A Branch-Price-Cut-And-Switch Approach for Optimizing Team Formation and Routing for Airport Baggage Handling Tasks with Stochastic Travel Times
Andreas Hagn, Rainer Kolisch, Giacomo Dall'Olio, Stefan Weltge
TL;DR
This work addresses optimal team formation and routing for airport baggage handling under stochastic apron travel times. It introduces two binary program formulations—one with aggregated workforce and a disaggregated counterpart—implemented via a Branch-Price-Cut-and-Switch framework that dynamically switches master formulations and integrates exact rank-1 CG cuts.
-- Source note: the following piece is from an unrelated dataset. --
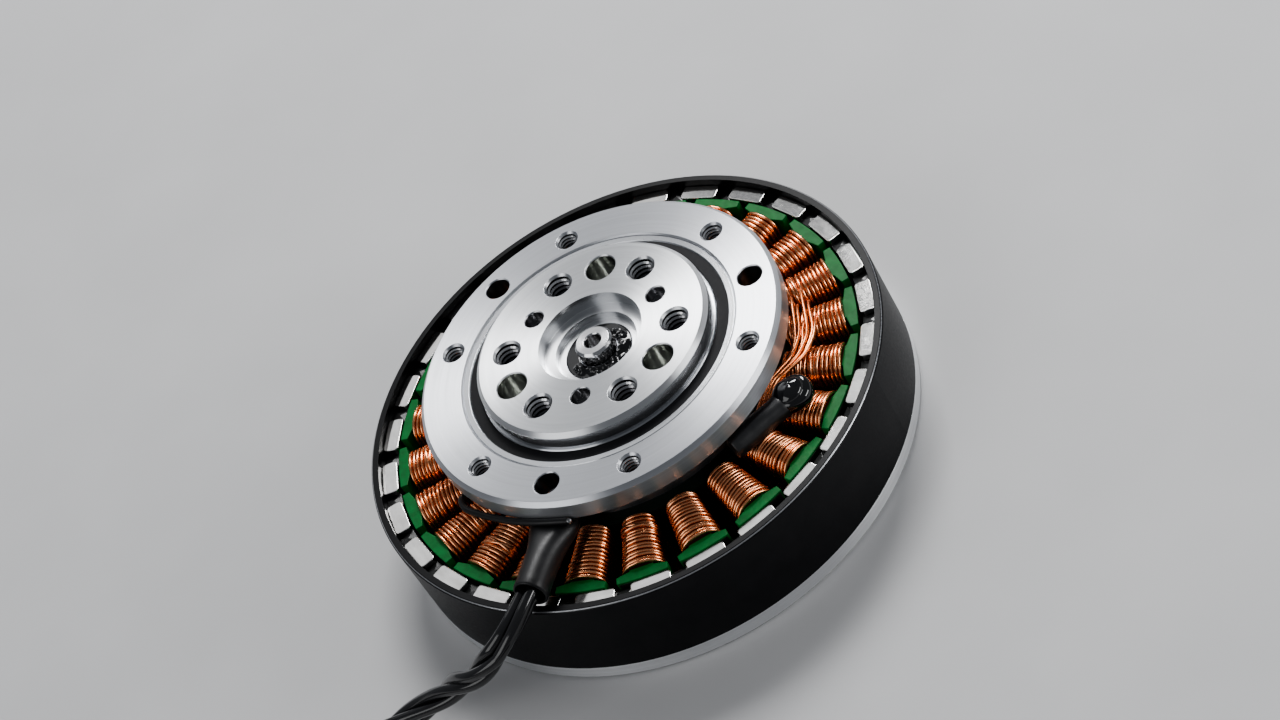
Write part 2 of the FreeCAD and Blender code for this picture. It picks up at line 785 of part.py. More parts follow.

The approach leverages ESPPRC pricing networks with time-dynamic costs, a tailored labeling algorithm, and multiple acceleration techniques (graph reduction, decremental state-space, and directional labeling) to solve large instances. Experimental results on real-world-inspired data show substantial improvements over benchmark methods, with stochastic travel times delivering higher service levels and more stable operations than deterministic approximations. The work advances exact solution methods for stochastic TSRPs with multi-skill, multi-mode workforces, offering practical implications for resource-efficient, reliable baggage handling in hubs like Munich Airport.
Abstract
In airport operations, optimally using dedicated personnel for baggage handling tasks plays a crucial role in the design of resource-efficient processes. Teams of workers with different qualifications must be formed, and loading or unloading tasks must be assigned to them. Each task has a time window within which it can be started and should be finished. Violating these temporal restrictions incurs severe financial penalties for the operator. In practice, various components of this process are subject to uncertainties. We consider the aforementioned problem under the assumption of stochastic travel times across the apron. We present two binary program formulations to model the problem at hand and propose a novel solution approach that we call Branch-Price-Cut-and-Switch, in which we dynamically switch between two master problem formulations. Furthermore, we use an exact separation method to identify violated rank-1 Chvátal-Gomory cuts and utilize an efficient branching rule relying on task finish times. We test the algorithm on instances generated based on real-world data from a major European hub airport with a planning horizon of up to two hours, 30 flights per hour, and three available task execution modes to choose from. Our results indicate that our algorithm is able to significantly outperform existing solution approaches. Moreover, an explicit consideration of stochastic travel times allows for solutions that utilize the available workforce more efficiently, while simultaneously guaranteeing a stable service level for the baggage handling operator.